Quando voou de helicóptero na quinta-feira em direção à Castelgandolfo, Bento XVI deixou para trás uma igreja em crise, acossada por escândalos sexuais, divisões internas e números minguados. Mas o papa pode contar com um legado sólido: embora seu ato mais significativo tenha sido a renúncia, Bento XVI, com sua maneira quieta e humilde, também colocou a igreja de volta ao caminho conservador, propensa à tradição. Bento foi guiado pela firme convicção de que muitos dos problemas aflitivos de hoje podem ser traduzidos como uma leitura equivocada das reformas do Concílio Vaticano Segundo.

Ele insistiu que as reuniões de 1962 a 1965, que trouxeram a igreja para o mundo moderno, não romperam radicalmente com o passado como alguns liberais disseram e sim mantiveram grande parte das tradições da velha igreja de dois mil anos.

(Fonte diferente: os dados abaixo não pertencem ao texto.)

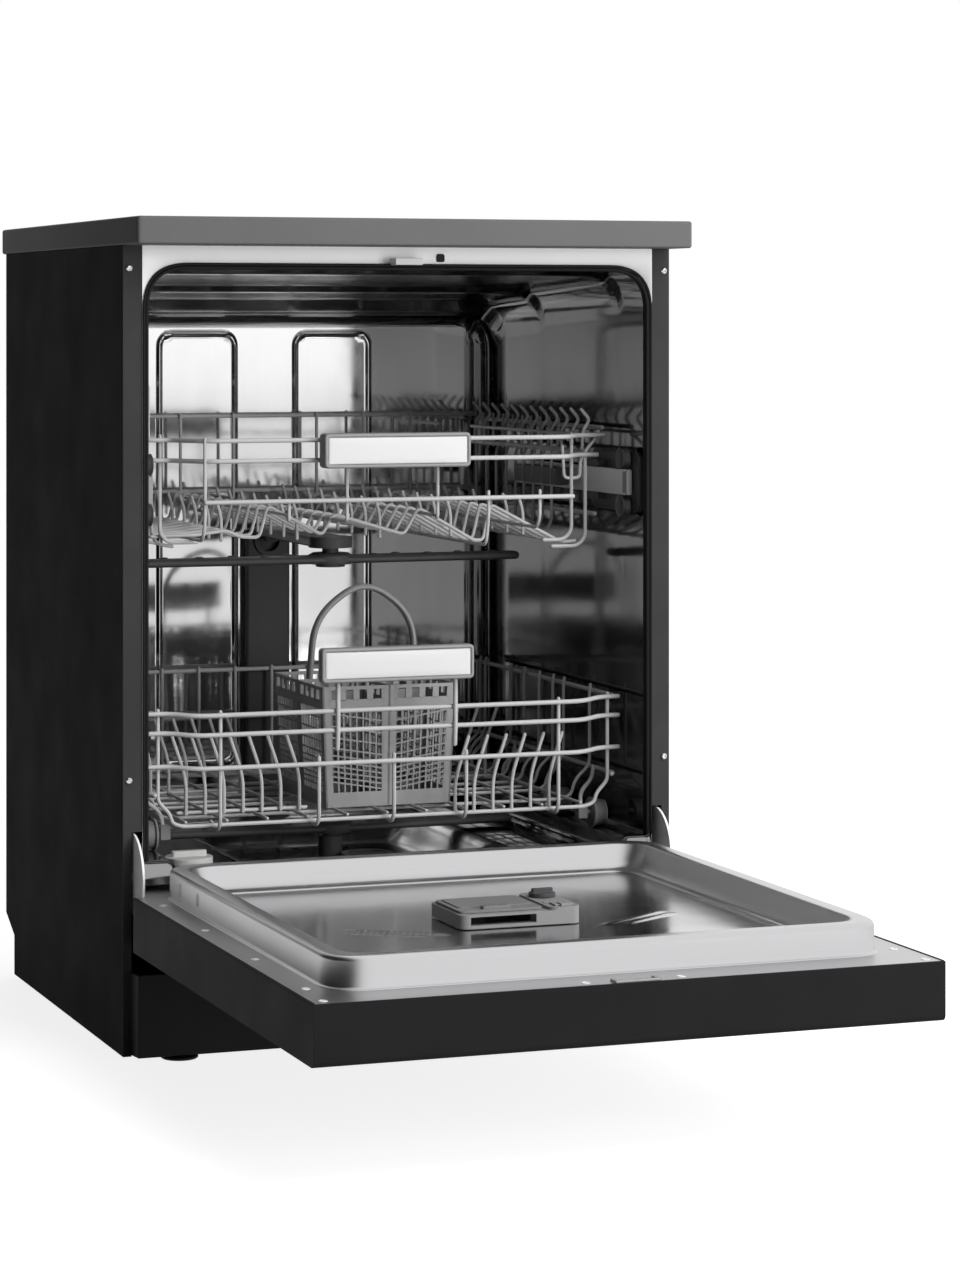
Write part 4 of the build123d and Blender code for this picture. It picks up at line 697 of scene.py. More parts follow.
@dataclass(frozen=True)
class Tub:
    """Stainless tub with its seal, switch, striker, filters, duct and lower spray arm."""

    side: float = 274.5
    top: float = 796.5
    track: float = 197.7
    track_x: float = 246.0
    floor: float = 178.0
    front_y: float = -240.0
    back_y: float = 250.0
    spray_y: float = 4.0
    rear_corner: float = 18.0
    under_top: float = 817.0
    flange_x: float = 278.0

    def outline(self, inset: float = 0.0, drop: float = 0.0) -> Array:
        """Half-open section of the tub from the left of the sink, over the roof, to its right.

        Args:
            inset: how far the outline is drawn in on every side.
            drop: how far the roof is lowered.

        Returns:
            Points of the section in X and Z.
        """
        side, roof, track = self.side - inset, self.top - drop - inset, self.track + inset
        foot = self.floor + inset
        half = np.array([(150.0, foot), (self.track_x - 8 - inset, foot), (self.track_x - inset, track),
                         (side, track), (side, roof)])
        return self.both_sides(half * (-1, 1), [0.0, 7.0, 4.0, 5.0, max(46.0 - inset, 8.0)])

    def both_sides(self, half: Array, radii: Sequence[float]) -> Array:
        """A rounded line from its left half, given from the middle outwards, and the same on the right."""
        line = np.vstack([half, half[::-1] * (-1, 1)])
        return bend_corners(line, np.array([*radii, *radii[::-1]]), 9)

    def drop(self, y: float) -> float:
        """How far the roof has stepped down at a depth: straight runs between the pressed steps."""
        return float(np.interp(y, [-172, -158, 58, 74, 190, 226, 250], [0, 7, 16, 24, 30, 46, 46]))

    def build(self) -> None:
        """Build every piece of the tub."""
        self.wrap()
        self.flange()
        self.rear_wall()
        self.floor_pan()
        self.seal()
        # The filter plate takes the tub's darkened steel, which is painted shade.
        dress(("striker", WHITE, 0.8), ("door_switch", BLACK, 0.5), ("feed_duct", DARK_GREY, 1.5),
              ("sump", DARK_GREY, 0.6), ("filter_plate", PAINTED_SHADE_STEEL, 0.3), ("filter_cup", DARK_GREY, 0.6),
              ("salt_cap", WHITE, 1.0))

    def wrap(self) -> None:
        """Walls and roof in one sheet, with a rolled lip in front and a quarter-round at the rear, split into
        walls and roof that take two darkened copies of the steel as painted shade.
        """
        places = [(-3.0, 0.0, -240.0), (-0.9, 0.0, -239.1), (0.0, 0.0, -237.0)]
        for run in ((-230, -176, 8), (-172, -158, 8), (-140, 50, 12), (56, 76, 8), (90, 180, 8), (188, 231, 12)):
            places += [(0.0, self.drop(y), y) for y in np.linspace(*run)]
        for turn in np.radians([20, 40, 60, 80, 90]):
            y = self.back_y - self.rear_corner * (1 - math.sin(turn))
            places.append((self.rear_corner * (1 - math.cos(turn)), self.drop(y), y))
        rows = [np.insert(self.outline(inset, drop), 1, y, axis=1) for inset, drop, y in places]
        wrap = skin(np.array(rows), closed=False)
        # The roof's faces are split off so that they take their own darker steel, painted shade.
        middles = wrap.points[wrap.faces[0]].mean(axis=1)
        roof = (np.abs(middles[:, 0]) < self.side - 20) & (middles[:, 2] > self.floor + 200)
        # The walls take the darkest copy of the steel, painted shade.
        piece("tub_walls", wrap.chosen(~roof), PAINTED_SHADE_STEEL, "tub", sheet=1.2)
        piece("tub_roof", wrap.chosen(roof), ROOF_PAINTED_SHADE_STEEL, "tub", sheet=1.2)

    def flange(self) -> None:
        """Front flange: a frame between the opening and the strips, lightened to near white above the sill as
        painted light and darkened along the sill as painted shade.
        """
        corners = np.array([(-150.0, 174.0), (-238.0, 174.0), (-246.0, 174.0), (-self.flange_x, 174.0),
                            (-self.flange_x, self.under_top)])
        outer = self.both_sides(corners, [0.0, 1.0, 1.0, 1.0, 1.0])
        rings = [np.insert(line, 1, y, axis=1) for line, y in ((outer, -239.7), (outer, -240.3),
                                                               (self.outline(-2.6), -240.3))]
        edge = skin(np.array(rings), closed=False)
        # The flange is split by height: the low sill takes darker steel as painted shade, and the rest takes
        # near-white steel as painted light.
        low = edge.points[edge.faces[0]].mean(axis=1)[:, 2] < self.track + 8
        piece("tub_front_flange", edge.chosen(~low), LIP_PAINTED_LIGHT, "tub", sheet=0.4)
        piece("tub_front_sill", edge.chosen(low), ROOF_PAINTED_SHADE_STEEL, "tub", sheet=0.4)

    def rear_wall(self) -> None:
        """Rear wall: y = back - 3 h, where h is a soft ridge along two rounded frames."""
        ridges = [(c - 6, c + 6, 13) for c in (-126.5, -36.5, 36.5, 126.5)]
        x, z = np.meshgrid(lines((-259, 259, 40), *ridges, (-110, -50, 8), (50, 110, 8)),
                           lines((190, 738, 60), (222, 246, 13), (714, 732, 13)))
        ring = np.abs(rectangle_distance(np.abs(x) - 81.5, z - 478, 45, 248, 14))
        y = self.back_y - 0.4 - 3.0 * (1 - smooth_step(ring / 4.0))
        # The near-white steel of the rear wall is painted reflection.
        piece("tub_rear_wall", field(x, y, z), REAR_WALL_PAINTED_REFLECTION, "tub", sheet=-1.0)

    def floor_pan(self) -> None:
        """Floor: z = floor - 28 s(d / 50), where d is how far inside the sink's outline the point is."""
        x, y = np.meshgrid(lines((-153, 153, 62)), lines((self.front_y, self.back_y, 90)))
        inside = -rectangle_distance(x, y - self.spray_y, 148, 148, 38)
        z = self.floor - 27.5 * smooth_step(inside / 50.0)
        piece("tub_floor", field(x, y, z), DISH_STEEL, "tub", sheet=-1.0)

    def seal(self) -> None:
        """Gasket: four soft lips carried round the opening on nested lines."""
        lips = []
        for inset, y, radius in ((-1.9, -241.2, 1.4), (1.4, -239.4, 1.9), (1.8, -235.0, 1.8), (1.4, -231.5, 1.5)):
            side, roof, foot = self.side - inset, self.top - inset, self.track + 2
            corners = np.array([(-side, y, foot), (-side, y, roof), (side, y, roof), (side, y, foot)])
            lips.append(tube(bend_corners(corners, np.full(4, 44.0 - inset), 14), radius, 10))
        piece("tub_gasket", join(lips), RUBBER, "tub_seal")


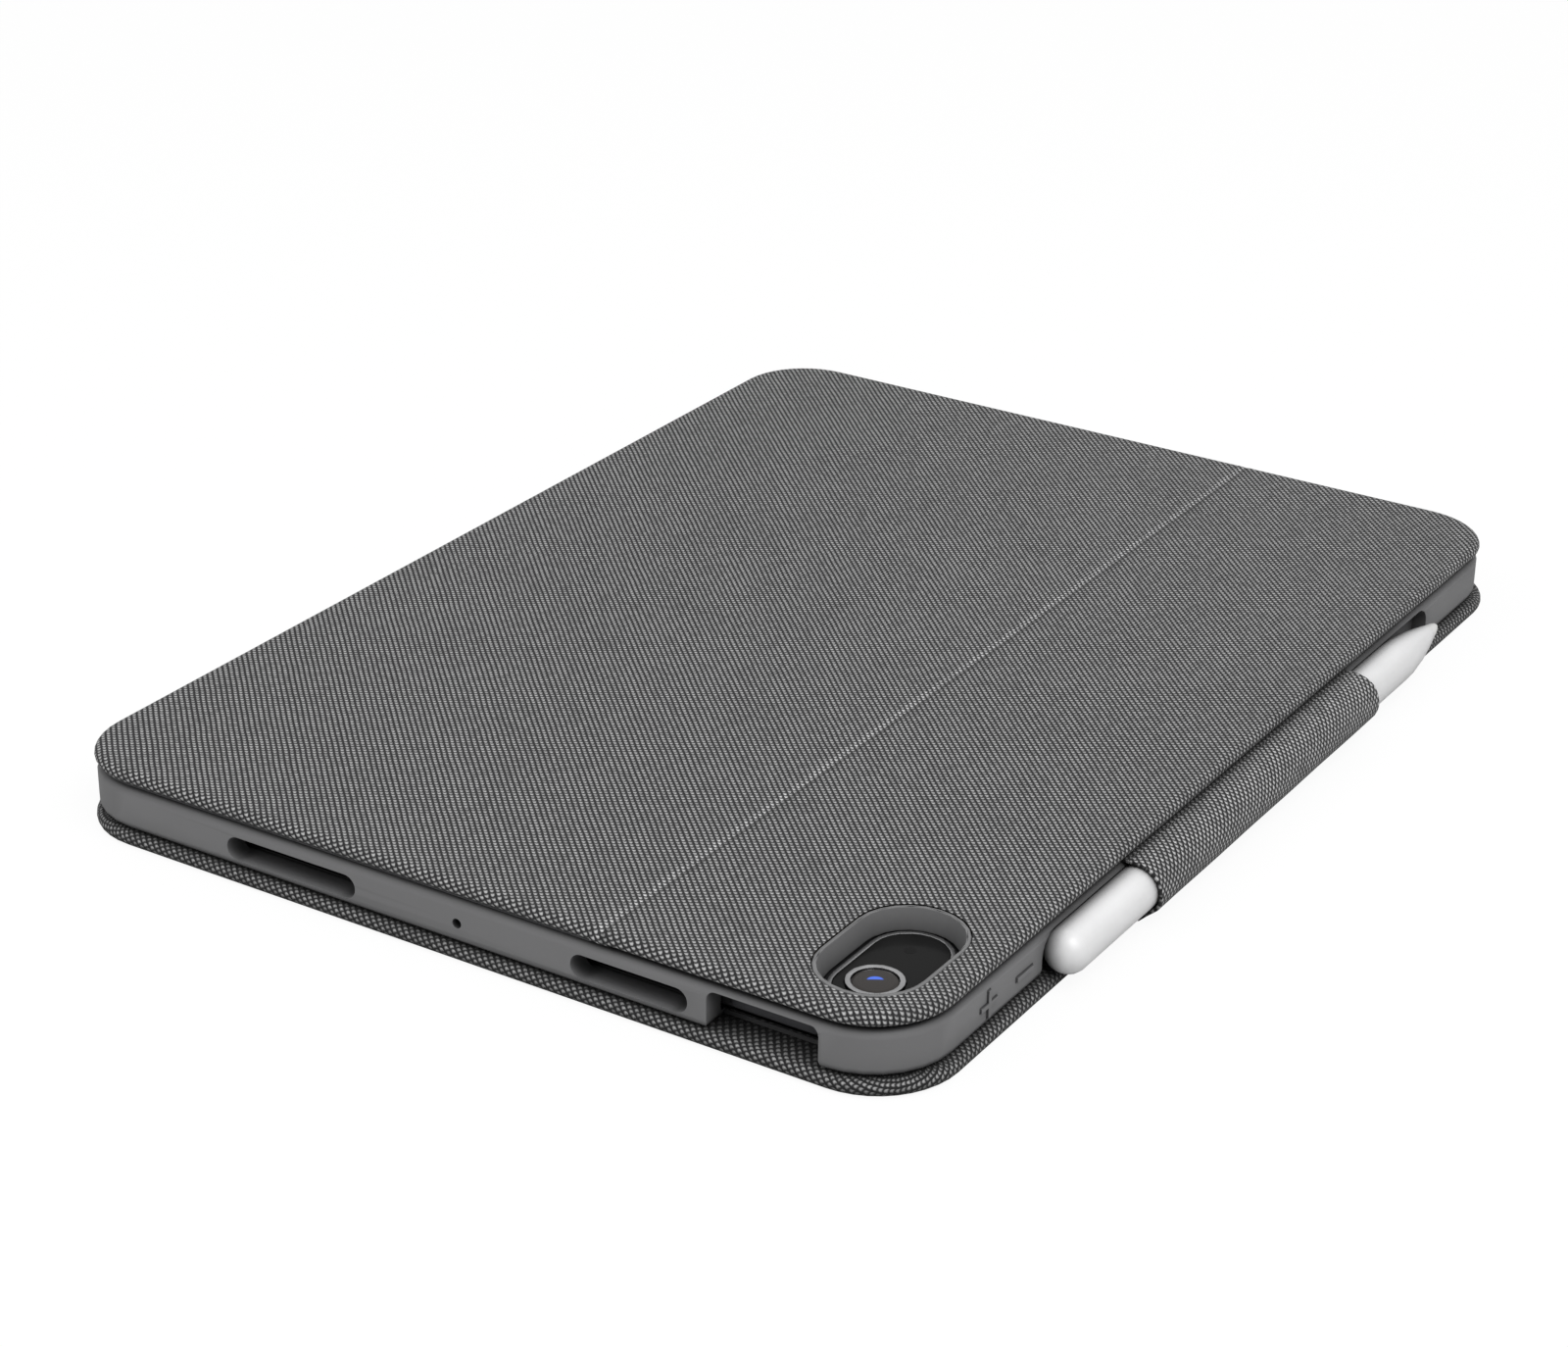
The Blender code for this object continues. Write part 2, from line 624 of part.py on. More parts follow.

Bento foi um papa professor, um professor teólogo que transformou suas audiências gerais das quartas-feiras em aulas semanais sobre a fé católica e a história, construídas por santos e pecadores. Em suas lições, ele tentou colocar o cristianismo de volta às sua origens e não produziu volumes de encíclicas como seu antecessor, apenas três, sobre caridade, esperança e amor e deixou pendente a quarta, sobre fé - renunciou antes de concluí-la.

Considerado por muitos como o maior teólogo vivo, Bento é autor de mais de 65 livros, cujos títulos vão do clássico "Introdução ao cristianismo", de 1968, ao último de sua trilogia sobre "Jesus de Nazaré", terminada ano passado, e considerada por alguns como sua contribuição mais importante para a Igreja. Ele também produziu neste período o "Catecismo da Igreja Católica", essencialmente um guia de como ser um católico.

Bento nunca quis ser papa e não assumiu com facilidade os rigores do trabalho. Eleito em 19 de abril de 2005, após um dos conclaves mais breves da história, Bento foi, aos 78 anos, o papa mais velho em 275 anos e o primeiro alemão em quase um milênio. No começo ele era desajeitado. Giovanni Maria Vian, editor do jornal L'Osservatore Romano, recordou que nos primeiros dias Bento costumava saudar a multidão com desajeitados gestos de vitória, "como se ele fosse um atleta". 

"Em algum momento alguém disse para ele que aquele gesto não era muito papal", comentou Vian. Bento mudou o rumo, optando ao invés do gesto por braços abertos como se abraçasse a multidão ou um gesto quase efeminado dos dedos com a mão estendida, como uma forma de se comunicar com a multidão.

"Ninguém nasce papa", salientou Vian. "É preciso aprender a ser papa." E o papa aprendeu lentamente.

A multidão acostumada com os 25 anos do papa superstar João Paulo II, aprendeu a seguir o estudioso de fala mansa que tinha um estranho modo de ser capaz de absorver pontos de vista diferentes e colocá-los juntos de forma perfeita e coerente.

Bento viajou, embora menos do que João Paulo, e celebrou missas em latim, canto gregoriano, com vestimentas de seda brocadas de seu antecessores de antes do Concílio Vaticano II.

Algumas vezes Bento parecia genuinamente surpreso com a recepção popular recebida por ele, e surpreso de maneira igual quando as coisas davam erradas, como aconteceu quando ele afastou da excomunhão o bispo acusado de negar o holocausto. Para um teólogo que durante décadas trabalhou pela reconciliação entre católicos e judeus, a ofensa direta a Bento foi feroz e dolorosa, ele se decepcionou com seus aliados por não fazerem uma simples pesquisa para descobrir a verdadeira natureza do bispo. Bento foi também responsabilizado pelo que ele chamou de "vileza" da igreja: os pecados e crimes de seus padres.